I'm trying to apply modify_if function to a dataframe with character values:
> dataframe
col_1 col_2 col_3
<chr> <chr> <chr>
1 840 1097 989
2 s s s
3 781 9021 9006
I would like to insert thousands separator in character columns to get the following result:
> expected_dataframe
col_1 col_2 col_3
<chr> <chr> <chr>
1 840 1 097 989
2 s s s
3 781 9 021 9 006
I don't know how to call the cells in the predicate function. I tried to use nchar function but I'm facing the following error:
> modify_if(dataframe, ~ nchar(.x) >3 , ~ stri_sub( ., nchar() - 3, nchar() - 2) <- " " )

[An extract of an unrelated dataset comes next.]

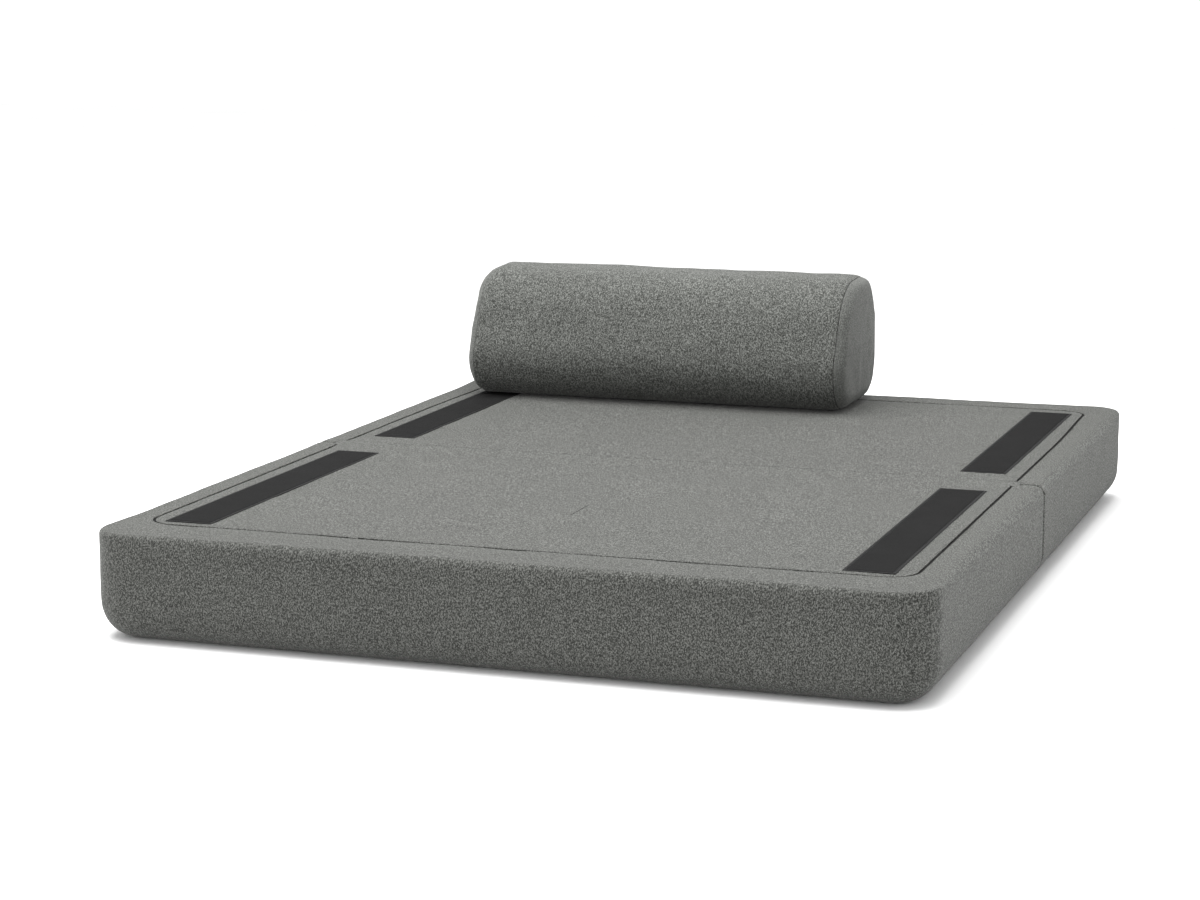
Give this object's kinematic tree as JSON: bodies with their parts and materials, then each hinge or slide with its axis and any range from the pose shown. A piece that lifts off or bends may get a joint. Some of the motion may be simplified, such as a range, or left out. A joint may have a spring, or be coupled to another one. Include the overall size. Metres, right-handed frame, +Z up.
{
  "type": "futon sofa bed",
  "caption": "Fold-out foam mattress in two padded halves joined by a fabric hinge, with hook-and-loop strips on top and a loose rounded bolster.",
  "frame": {"origin": "on the floor, under the middle of the fold line between the two halves", "axes": "+X along the fold, to the right as seen from the foot end; +Y from the fold towards the head end, where the bolster lies; +Z up"},
  "size_m": [1.55, 2, 0.4911],
  "materials": {
    "cover_fabric": "matte grey melange weave",
    "bolster_fabric": "matte grey melange weave",
    "base_fabric": "matte dark anti-slip weave",
    "hook_tape": "matte black hook tape",
    "loop_tape": "matte black brushed loop tape",
    "seam_tape": "matte woven tape",
    "zip_tape": "matte black tape with a coil chain",
    "zip_metal": "satin nickel",
    "liner": "white non-woven",
    "foam": "open-cell foam"
  },
  "bodies": {
    "rear": {"rear_foam_core": "foam", "rear_liner": "liner", "rear_cover": "cover_fabric", "rear_top_panel": "cover_fabric", "rear_base_panel": "base_fabric", "rear_seam_tape": "seam_tape", "rear_left_loop_strip": "loop_tape", "rear_right_loop_strip": "loop_tape", "rear_zip_chain": "zip_tape", "hinge_panel": "cover_fabric"},
    "front": {"front_foam_core": "foam", "front_liner": "liner", "front_cover": "cover_fabric", "front_top_panel": "cover_fabric", "front_base_panel": "cover_fabric", "front_seam_tape": "seam_tape", "front_left_hook_strip": "hook_tape", "front_right_hook_strip": "hook_tape", "front_zip_chain": "zip_tape"},
    "bolster": {"bolster_foam_core": "foam", "bolster_liner": "liner", "bolster_cover": "bolster_fabric", "bolster_left_end": "bolster_fabric", "bolster_right_end": "bolster_fabric", "bolster_zip_chain": "zip_tape"},
    "front_zip_slider": {"front_zip_slider": "zip_metal"},
    "front_zip_pull": {"front_zip_pull": "zip_metal"},
    "rear_zip_slider": {"rear_zip_slider": "zip_metal"},
    "rear_zip_pull": {"rear_zip_pull": "zip_metal"},
    "bolster_zip_slider": {"bolster_zip_slider": "zip_metal"},
    "bolster_zip_pull": {"bolster_zip_pull": "zip_metal"}
  },
  "joints": [
    {"name": "fold", "type": "hinge", "parent": "rear", "child": "front", "pos_m": [0, 0, 0.2018], "axis": [-1, 0, 0], "range_deg": [0, 180], "deforming": ["hinge_panel"]},
    {"name": "bolster_tip", "type": "hinge", "parent": "rear", "child": "bolster", "pos_m": [-0.245, 1.02, 0.2018], "axis": [-1, 0, 0], "range_deg": [0, 90]},
    {"name": "front_zip", "type": "slide", "parent": "front", "child": "front_zip_slider", "axis": [0, -1, 0], "range_m": [0, 0.712]},
    {"name": "front_zip_pull_flip", "type": "hinge", "parent": "front_zip_slider", "child": "front_zip_pull", "pos_m": [-0.76713, -0.154, 0.0259], "axis": [0.5736, 0, -0.8192], "range_deg": [0, 180]},
    {"name": "rear_zip", "type": "slide", "parent": "rear", "child": "rear_zip_slider", "axis": [-1, 0, 0], "range_m": [0, 1.272]},
    {"name": "rear_zip_pull_flip", "type": "hinge", "parent": "rear_zip_slider", "child": "rear_zip_pull", "pos_m": [0.636, 0.99213, 0.0259], "axis": [0, -0.5736, -0.8192], "range_deg": [0, 180]},
    {"name": "bolster_zip", "type": "slide", "parent": "bolster", "child": "bolster_zip_slider", "axis": [-1, 0, 0], "range_m": [0, 0.732]},
    {"name": "bolster_zip_pull_flip", "type": "hinge", "parent": "bolster_zip_slider", "child": "bolster_zip_pull", "pos_m": [0.121, 0.96995, 0.22742], "axis": [0, -0.6428, -0.766], "range_deg": [0, 180]}
  ],
  "couplings": [
    {"joint": "bolster_tip", "follows": "fold", "ratio": 0.5}
  ]
}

Error: Predicate functions must return a single `TRUE` or `FALSE`, not a logical vector of length 102
CodePudding user response:
modify_if
allows selecting which columns to mutate, it doesn’t filter rows. In fact, you’re better off using table functions here (i.e. mutate
), not ‘purrr’ verbs.
Instead, your mutation function itself must test whether each given value is longer than 3 characters. The logic of the formatting is also quite a bit more complex than simply adding a whitespace after three characters; so I’ll use the existing implementation provided by format
rather than rolling my own:
add_thousands_sep = function (x) {
num = suppressWarnings(as.numeric(x))
result = ifelse(is.na(num), x, format(num, big.mark = ' ', scientific = FALSE))
}
mutate(dataframe, across(everything(), add_thousands_sep))
CodePudding user response:
Base R:
> as.data.frame(t(apply(dataframe, 1, function(x) sapply(x, function(y) if(!is.na(as.numeric(y))) format(as.numeric(y), big.mark=' ') else y))))
col_1 col_2 col_3
1 840 1 097 989
2 s s s
3 781 9 021 9 006